At an open meeting held on April 8, the Securities and Exchange Commission adopted amendments modernizing the offering and communications related rules applicable to business development companies (BDCs) and closed end funds (CEFs).
The amendments implement the rulemaking mandate in the Small Business Credit Availability Act and the Economic Growth, Regulatory Relief, and Consumer Protection Act. Most of the amendments will become effective on August 1, 2020.
The SEC’s fact sheet highlights the principal changes, which include:
Shelf Offering Process and New Short-Form Registration Statement: the ability to use a shelf registration and subject to eligibility criteria comparable to those applicable to operating companies.
WKSI Status: BDCs and CEFs may be able to qualify as WKSIs and enjoy the benefits available to WKSIs.
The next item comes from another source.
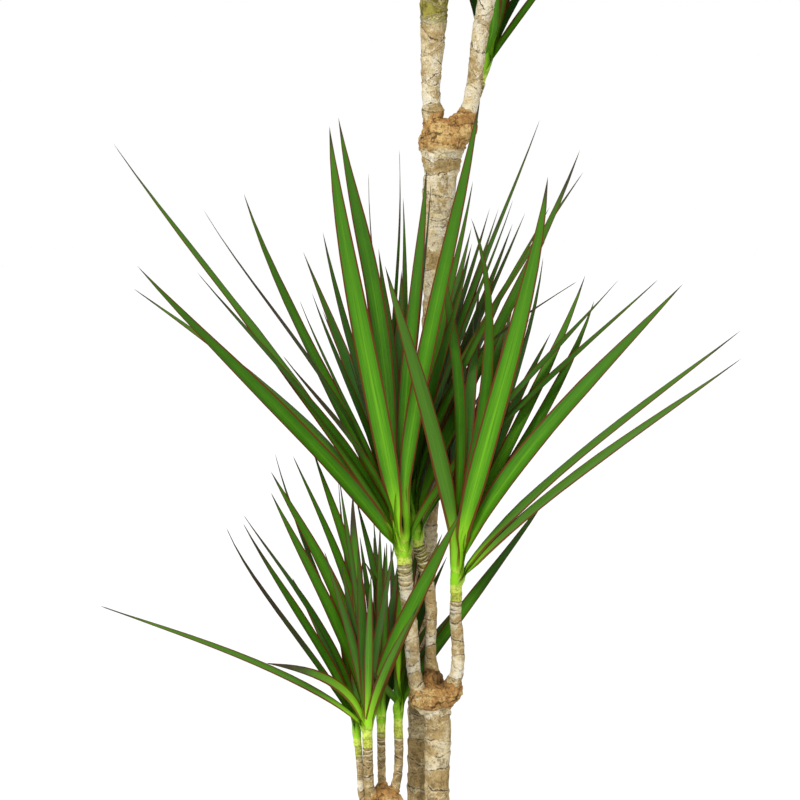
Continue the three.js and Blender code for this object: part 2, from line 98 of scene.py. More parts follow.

Immediate or Automatic Effectiveness of Certain Filings: The amendments will expand the scope of rule 486 under the Securities Act of 1933 to registered closed-end funds or BDCs that conduct continuous offerings of securities, as defined under SEC rules. The amendments will permit these funds to make certain changes to their registration statements on an immediately-effective basis or on an automatically effective basis a set period of time after filing. Rule 486 currently applies only to closed-end funds that operate as “interval funds,” and these amendments will provide parity for other non-listed closed-end funds.
Communications and Prospectus Delivery Reforms: BDCs and CEFs will benefit from access equals delivery as well as from communications safe harbors now available only to operating companies.
Periodic Reporting Requirements: funds will be required to include certain key prospectus disclosure in their annual reports. In addition, affected funds filing a short-form registration statement will be required to disclose material unresolved staff comments. Registered closed-end funds also will be required to provide management’s discussion of fund performance (or MDFP) in their annual reports, similar to requirements that currently apply to mutual funds, exchange-traded funds, and BDCs.